Konon, dunia ini memiliki segala sumber daya yang cukup untuk memenuhi kebutuhan setiap manusia. Namun, keadilan itu tetaplah utopia, sebuah impian indah yang terus bersembunyi di balik tembok ego manusia. Bukankah ironis? Di tengah limpahan kekayaan bumi, kelaparan masih merajalela, ketidakadilan terus berjaya, dan kesenjangan semakin menganga. Semua ini karena satu alasan: ego.
Ego manusia adalah racun yang diwariskan dari generasi ke generasi, seperti warisan keluarga yang tak pernah bisa ditolak. Ego ini tak lahir begitu saja, tetapi diciptakan melalui sebuah sistem sosial yang sengaja dirancang untuk mempertahankan stratifikasi. Penilaian atas latar belakang, status sosial, kekayaan, bahkan keimanan, dijadikan ukuran nilai seseorang. Ya, bahkan agama, yang katanya sumber kasih sayang dan kesetaraan, kerap menjadi alat pembeda.
Ambil contoh kaum agamawan, yang sering kali menciptakan kelas baru berdasarkan spiritualitas. Mereka yang merasa "lebih dekat dengan Tuhan" membangun menara keimanan, memandang rendah mereka yang dianggap kurang suci. Tidak peduli bahwa di balik doa panjang mereka, mungkin tersembunyi perasaan "aku lebih baik daripada kamu." Bukankah perasaan seperti ini yang membuat iblis diusir dari surga? Sang iblis, yang merasa lebih mulia karena diciptakan dari api, menganggap manusia, makhluk tanah liat, tak pantas mendapat kehormatan. Tetapi lihatlah kini, manusia begitu fasih meniru langkah iblis, menciptakan hierarki sosial yang kokoh, dengan ego sebagai pondasinya.
Sungguh menarik, bukan? Kita membenci iblis, tetapi begitu mudah mengamini perkataannya. Manusia menciptakan sistem sosial yang, seperti menara Babel, menjulang tinggi tetapi rapuh. Semua berlomba-lomba memanjat tangga yang seakan tanpa ujung, saling sikut demi menjaga posisi di atas. Sistem ini dirancang dengan sedemikian rupa sehingga mereka yang berada di puncak akan terus bertahan, sementara yang di bawah hanya bisa mendongak dan berdoa—atau lebih sering, menyerah.

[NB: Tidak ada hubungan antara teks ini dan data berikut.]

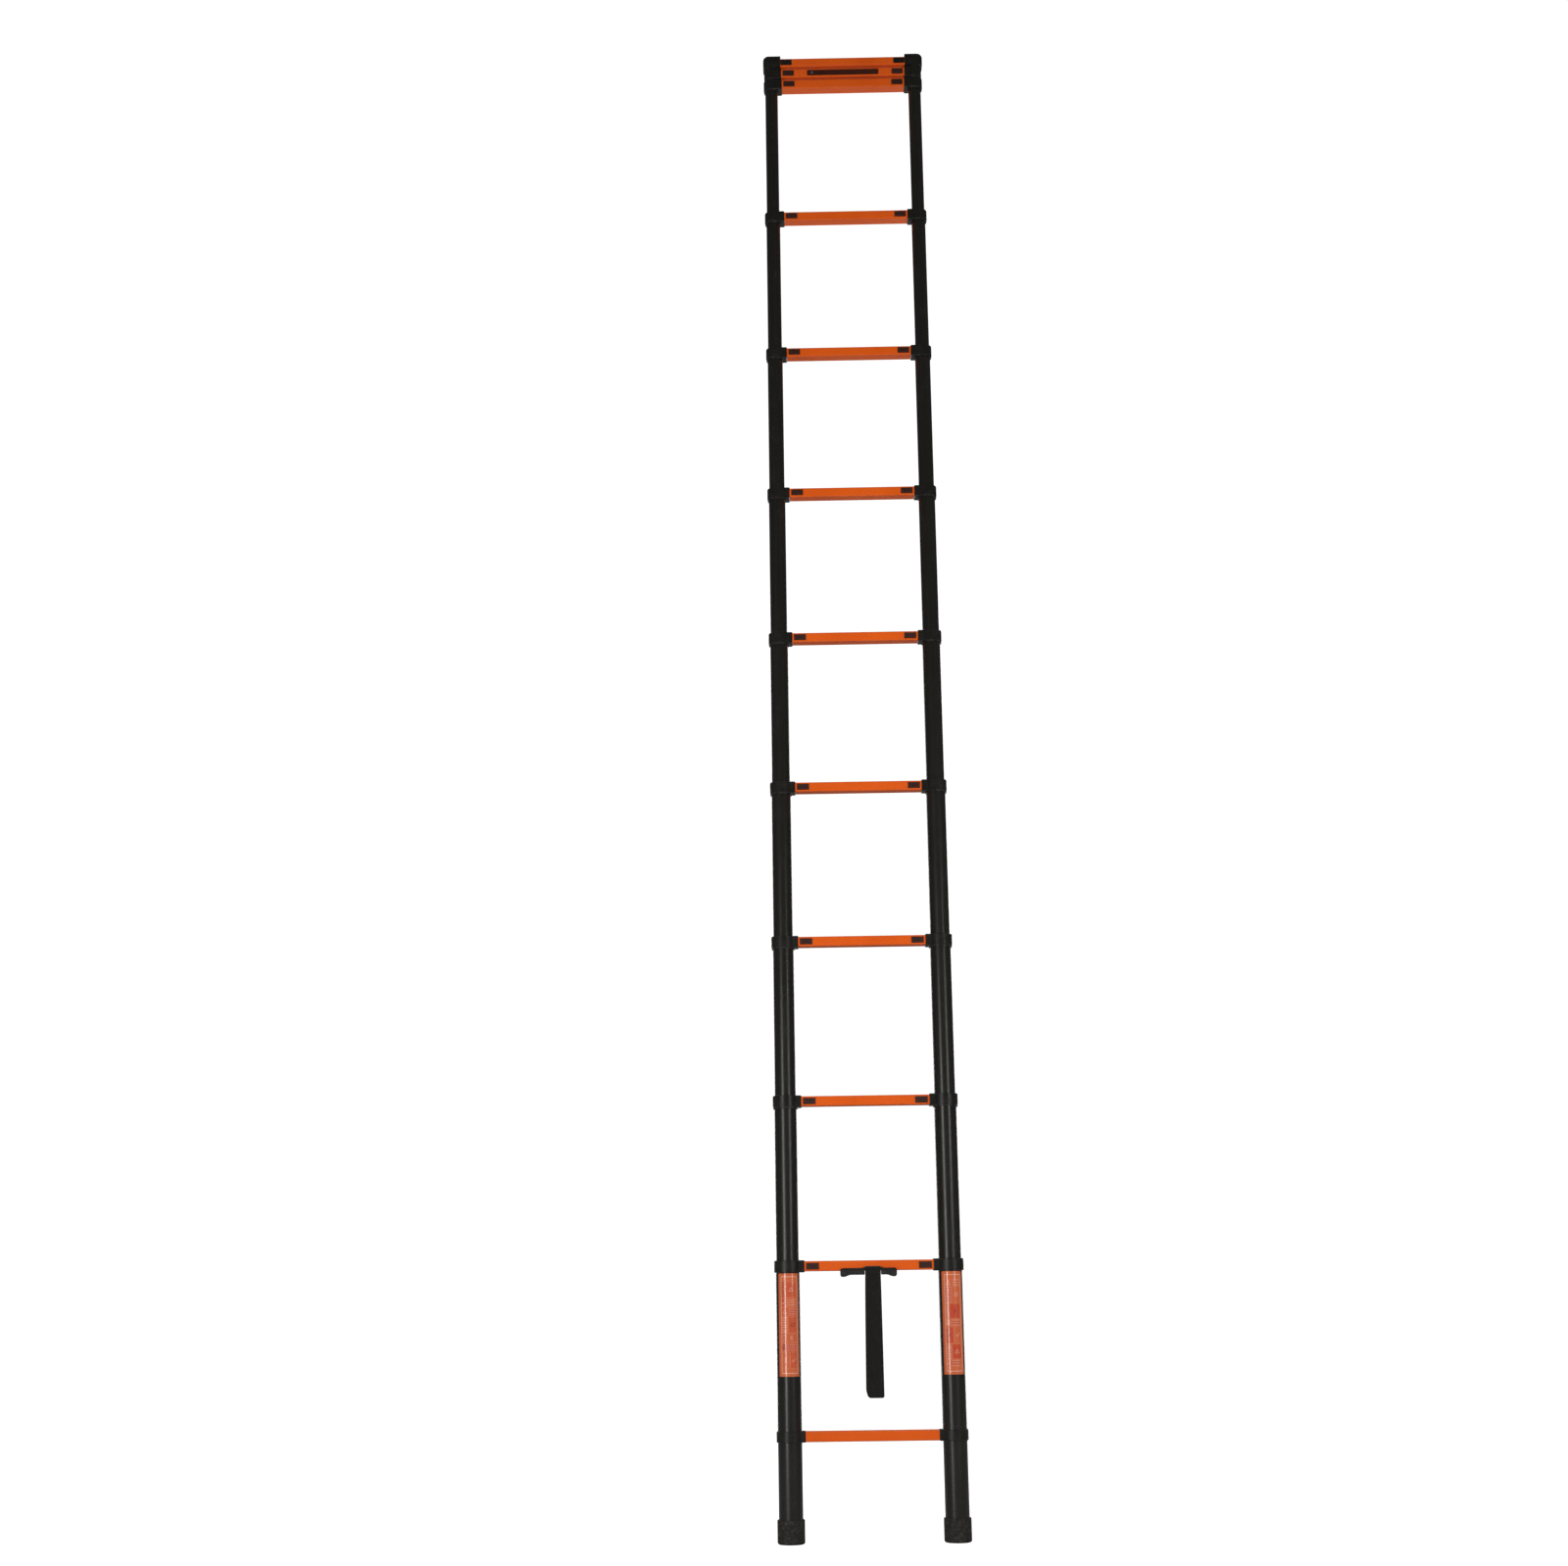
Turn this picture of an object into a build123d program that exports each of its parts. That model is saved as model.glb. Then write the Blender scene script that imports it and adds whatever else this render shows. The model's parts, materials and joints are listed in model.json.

Dan di sinilah letak ironi terbesarnya: meskipun manusia tahu bahwa sistem ini tidak adil, mereka tetap memeliharanya. Mengapa? Karena ego memberikan rasa nyaman, rasa unggul, rasa "aku lebih baik daripada mereka." Kekayaan, jabatan, dan bahkan iman, semuanya dijadikan alat untuk menegaskan superioritas.
Apa yang kita dapatkan dari sistem ini? Ketidakadilan yang semakin mengakar. Kaum yang kaya terus bertambah kaya, kaum miskin semakin termarjinalkan, dan mereka yang berada di tengah hanya menjadi penonton dalam panggung absurditas ini. Dunia ini seharusnya cukup untuk semua, tetapi kenyataannya hanya cukup untuk segelintir orang yang pandai memanfaatkan ego mereka.
Dan jangan lupa, ego ini bukan hanya ada pada mereka yang berkuasa. Mereka yang merasa dirinya korban juga sering kali terjebak dalam lingkaran ego. "Mengapa aku tidak seberuntung mereka?" Pertanyaan ini, meskipun tampak sah, tetap berakar pada perasaan iri dan tidak puas, yang pada akhirnya menggerogoti diri sendiri.
Pada akhirnya, manusia tidak pernah benar-benar belajar dari sejarah. Kita terus mengulang kesalahan yang sama, menciptakan sistem yang sama, dan berharap hasil yang berbeda. Bukankah ini definisi kegilaan?
Mungkin, suatu hari, ketika ego sudah tidak lagi menjadi raja, manusia bisa benar-benar berbagi "sama rata, sama rasa." Tetapi, untuk saat ini, tampaknya dunia masih terlalu sibuk memelihara kesenjangan. Jadi, silakan lanjutkan memanjat menara ego Anda. Tapi hati-hati, semakin tinggi Anda naik, semakin keras Anda jatuh. Karena, seperti kata pepatah lama, "Kesombongan adalah pendahulu kejatuhan."
Jadi, apa solusi dari semua ini? Oh, tentu saja, tidak ada. Kita hanya bisa berharap bahwa suatu hari nanti, ego akan lelah membebani dunia ini. Sampai saat itu tiba, selamat menikmati absurditas hidup Anda. Bukankah ini hiburan gratis yang ditawarkan dunia?